START SUPPLIED INFORMATION
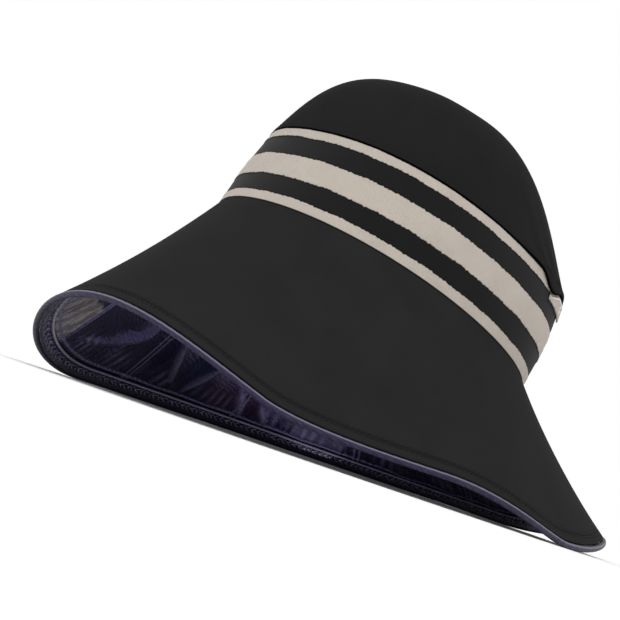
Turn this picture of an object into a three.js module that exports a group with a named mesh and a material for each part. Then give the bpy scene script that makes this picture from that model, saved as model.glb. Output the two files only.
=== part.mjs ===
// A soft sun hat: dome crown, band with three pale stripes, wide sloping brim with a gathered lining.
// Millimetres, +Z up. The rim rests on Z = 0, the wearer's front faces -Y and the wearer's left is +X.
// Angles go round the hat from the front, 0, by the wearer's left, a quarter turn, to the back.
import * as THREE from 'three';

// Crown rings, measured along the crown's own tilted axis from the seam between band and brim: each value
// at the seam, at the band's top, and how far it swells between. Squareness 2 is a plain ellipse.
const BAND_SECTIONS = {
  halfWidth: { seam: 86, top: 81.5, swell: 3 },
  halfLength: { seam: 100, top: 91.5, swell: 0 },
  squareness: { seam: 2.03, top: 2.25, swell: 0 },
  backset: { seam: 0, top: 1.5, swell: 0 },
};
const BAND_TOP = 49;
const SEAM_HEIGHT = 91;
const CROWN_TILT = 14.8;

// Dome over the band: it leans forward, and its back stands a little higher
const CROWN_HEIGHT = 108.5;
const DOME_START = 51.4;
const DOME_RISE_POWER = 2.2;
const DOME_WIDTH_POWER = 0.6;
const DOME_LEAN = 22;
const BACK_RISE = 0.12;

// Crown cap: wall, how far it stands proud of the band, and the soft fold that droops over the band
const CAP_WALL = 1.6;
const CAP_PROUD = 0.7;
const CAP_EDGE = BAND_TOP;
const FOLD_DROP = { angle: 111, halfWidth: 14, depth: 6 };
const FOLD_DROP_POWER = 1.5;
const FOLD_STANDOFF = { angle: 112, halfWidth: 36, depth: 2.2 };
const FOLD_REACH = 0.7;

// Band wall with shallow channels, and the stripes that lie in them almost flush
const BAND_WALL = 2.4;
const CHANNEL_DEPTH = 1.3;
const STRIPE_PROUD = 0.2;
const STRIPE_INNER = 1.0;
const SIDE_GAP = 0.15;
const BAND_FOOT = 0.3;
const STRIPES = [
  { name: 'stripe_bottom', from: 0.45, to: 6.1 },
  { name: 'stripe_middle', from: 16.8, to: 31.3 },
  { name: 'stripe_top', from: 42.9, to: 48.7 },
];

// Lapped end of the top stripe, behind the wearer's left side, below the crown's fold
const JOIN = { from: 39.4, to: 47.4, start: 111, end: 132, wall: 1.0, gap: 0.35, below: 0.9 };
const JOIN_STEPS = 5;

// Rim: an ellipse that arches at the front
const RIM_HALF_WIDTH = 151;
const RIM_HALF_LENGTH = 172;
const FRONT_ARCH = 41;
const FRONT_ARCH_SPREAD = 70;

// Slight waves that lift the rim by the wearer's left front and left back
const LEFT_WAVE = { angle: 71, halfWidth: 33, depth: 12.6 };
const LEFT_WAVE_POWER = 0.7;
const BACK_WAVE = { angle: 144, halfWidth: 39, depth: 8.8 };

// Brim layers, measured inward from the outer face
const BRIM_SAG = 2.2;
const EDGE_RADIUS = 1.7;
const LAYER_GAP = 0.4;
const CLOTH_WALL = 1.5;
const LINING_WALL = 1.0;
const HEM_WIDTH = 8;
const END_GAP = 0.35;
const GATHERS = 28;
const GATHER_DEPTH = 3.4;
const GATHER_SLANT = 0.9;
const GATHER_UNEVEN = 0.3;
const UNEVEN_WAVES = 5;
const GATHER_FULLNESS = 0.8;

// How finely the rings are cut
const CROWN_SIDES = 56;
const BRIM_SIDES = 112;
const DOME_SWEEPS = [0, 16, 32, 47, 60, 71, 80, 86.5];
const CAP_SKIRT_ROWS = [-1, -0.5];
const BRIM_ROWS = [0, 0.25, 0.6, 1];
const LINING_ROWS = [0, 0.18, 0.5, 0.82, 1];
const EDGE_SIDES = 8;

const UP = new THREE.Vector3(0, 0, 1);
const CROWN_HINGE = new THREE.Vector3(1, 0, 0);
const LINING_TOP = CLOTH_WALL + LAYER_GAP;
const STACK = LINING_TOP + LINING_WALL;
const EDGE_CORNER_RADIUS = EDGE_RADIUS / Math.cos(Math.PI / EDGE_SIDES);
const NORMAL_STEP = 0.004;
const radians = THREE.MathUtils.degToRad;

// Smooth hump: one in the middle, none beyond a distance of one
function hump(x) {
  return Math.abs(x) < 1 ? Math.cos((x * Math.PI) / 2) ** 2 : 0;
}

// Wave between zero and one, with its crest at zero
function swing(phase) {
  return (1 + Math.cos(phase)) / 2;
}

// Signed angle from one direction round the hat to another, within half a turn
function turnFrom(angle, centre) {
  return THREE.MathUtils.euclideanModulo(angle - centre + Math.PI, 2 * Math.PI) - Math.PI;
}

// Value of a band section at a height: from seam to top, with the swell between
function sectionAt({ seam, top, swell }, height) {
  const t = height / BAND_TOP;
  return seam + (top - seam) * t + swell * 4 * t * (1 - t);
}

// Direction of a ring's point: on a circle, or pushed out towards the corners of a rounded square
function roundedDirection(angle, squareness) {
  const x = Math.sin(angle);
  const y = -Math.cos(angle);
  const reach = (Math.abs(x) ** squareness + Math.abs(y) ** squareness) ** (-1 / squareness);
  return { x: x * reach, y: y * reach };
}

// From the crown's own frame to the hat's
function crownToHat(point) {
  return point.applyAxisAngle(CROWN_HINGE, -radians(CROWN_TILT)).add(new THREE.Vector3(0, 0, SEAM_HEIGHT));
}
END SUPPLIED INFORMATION
:: EXERCISE DESCRIPTION ::
Return a word-for-word copy of the lines from the beginning of the listing to the line holding "import * as THREE from 'three';", both kept.

:: FULL OUTPUT ::
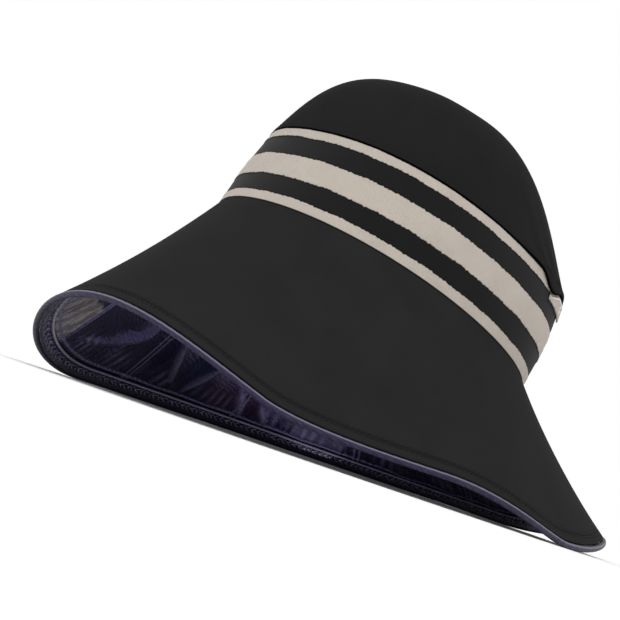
Turn this picture of an object into a three.js module that exports a group with a named mesh and a material for each part. Then give the bpy scene script that makes this picture from that model, saved as model.glb. Output the two files only.
=== part.mjs ===
// A soft sun hat: dome crown, band with three pale stripes, wide sloping brim with a gathered lining.
// Millimetres, +Z up. The rim rests on Z = 0, the wearer's front faces -Y and the wearer's left is +X.
// Angles go round the hat from the front, 0, by the wearer's left, a quarter turn, to the back.
import * as THREE from 'three';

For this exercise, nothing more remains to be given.